While they may be hard to detect, pep neutrinos are readily distinguishable from ones created by the pp reaction. The key difference is the energy they carry. Neutrinos from the pp reaction have a range of energy up to a maximum of 0.42 MeV, while pep neutrinos carry a very select 1.44 MeV.
However, to pick out these neutrinos, the team had to carefully clean the data of signals from cosmic ray strikes which create muons that could then interact with carbon inside the detector to generate a neutrino with similar energy that might create a false positive. In addition, this process would also create a free neutron. To eliminate these, the team rejected all signals of neutrinos that occurred within a short amount of time from a detection of a free neutron. Overall, this indicated that the detector received 4,300 muons passing through it per day, which would generate 27 neutrons per 100tons of detector liquid, and similarly, 27 false positives.

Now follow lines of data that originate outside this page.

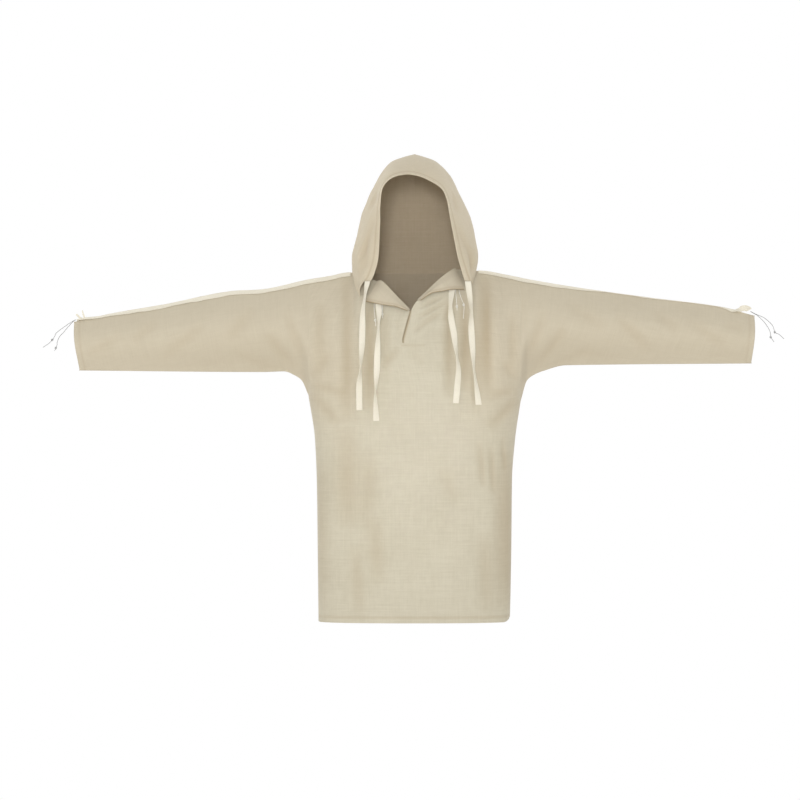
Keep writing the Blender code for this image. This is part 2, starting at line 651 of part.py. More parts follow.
# Each: where its knot is along it, and points (x, y, z). A neck cord's y is its lift instead.
CUFF_CORDS = {
    "cord_cuff_right_a": (0.070, ((-0.7448, -0.0022, -0.0986), (-0.7500, -0.0022, -0.1006),
                                  (-0.7632, -0.0020, -0.1090), (-0.7777, -0.0010, -0.1192),
                                  (-0.7887, -0.0020, -0.1287), (-0.7927, -0.0030, -0.1379),
                                  (-0.8030, -0.0030, -0.1496), (-0.8173, -0.0020, -0.1591))),
    "cord_cuff_right_b": (0.079, ((-0.7448, 0.0022, -0.0986), (-0.7500, 0.0022, -0.1010),
                                  (-0.7614, 0.0030, -0.1133), (-0.7724, 0.0030, -0.1261),
                                  (-0.7817, 0.0020, -0.1364), (-0.7861, 0.0030, -0.1481),
                                  (-0.7869, 0.0035, -0.1549), (-0.7920, 0.0030, -0.1668))),
    "cord_cuff_left_a": (0.074, ((0.7390, -0.0022, -0.0800), (0.7524, -0.0022, -0.0868),
                                 (0.7685, -0.0020, -0.0939), (0.7819, -0.0010, -0.1049),
                                 (0.7887, -0.0020, -0.1133), (0.7929, -0.0030, -0.1261),
                                 (0.8023, -0.0030, -0.1311), (0.8125, -0.0020, -0.1404))),
    "cord_cuff_left_b": (0.076, ((0.7390, 0.0022, -0.0800), (0.7524, 0.0022, -0.0878),
                                 (0.7590, 0.0025, -0.0931), (0.7685, 0.0030, -0.1023),
                                 (0.7786, 0.0025, -0.1166), (0.7836, 0.0030, -0.1287),
                                 (0.7839, 0.0035, -0.1362), (0.7913, 0.0030, -0.1472))),
}
NECK_CORDS = {
    "cord_neck_left_a": (0.043, ((0.0900, 0.0030, -0.0300), (0.0894, 0.0035, -0.0381),
                                 (0.0911, 0.0040, -0.0577), (0.0922, 0.0040, -0.0733),
                                 (0.0925, 0.0035, -0.0800))),
    "cord_neck_left_b": (0.040, ((0.0965, 0.0030, -0.0300), (0.0972, 0.0035, -0.0381),
                                 (0.1017, 0.0040, -0.0533), (0.1072, 0.0040, -0.0679),
                                 (0.1072, 0.0040, -0.0820), (0.1061, 0.0035, -0.0979))),
    "cord_neck_right_a": (0.028, ((-0.0700, 0.0030, -0.0610), (-0.0702, 0.0035, -0.0700),
                                  (-0.0702, 0.0035, -0.0879), (-0.0698, 0.0030, -0.0970))),
    "cord_neck_right_b": (0.043, ((-0.0885, 0.0030, -0.0600), (-0.0880, 0.0030, -0.0760),
                                  (-0.0868, 0.0030, -0.0930), (-0.0850, 0.0030, -0.1050),
                                  (-0.0847, 0.0030, -0.1142))),
}
CORD_STATIONS = 7


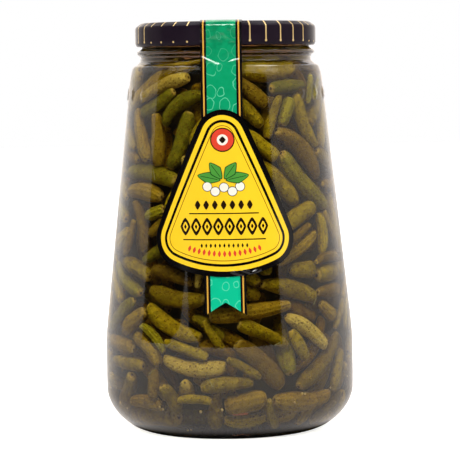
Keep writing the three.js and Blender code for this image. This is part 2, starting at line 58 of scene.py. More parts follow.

Removing these detections, the team still found a signal of neutrinos with the appropriate energy and used this to estimate the total amount of pep neutrinos flowing through every square centimeter to be about 1.6 billion, per second, which they note is in agreement with predictions made by the standard model used to describe the interior workings of the Sun.
Aside from further confirming astronomers understanding of the processes that power the Sun, this finding also places constraints on another fusion process, the CNO Cycle. While this process is expected to be minor in the Sun (making only ~2% of all helium produced), it is expected to be more efficient in hotter, more massive stars and dominate in stars with 50% more mass than the Sun. Better understanding the limits of this process would help astronomers to clarify how those stars work as well.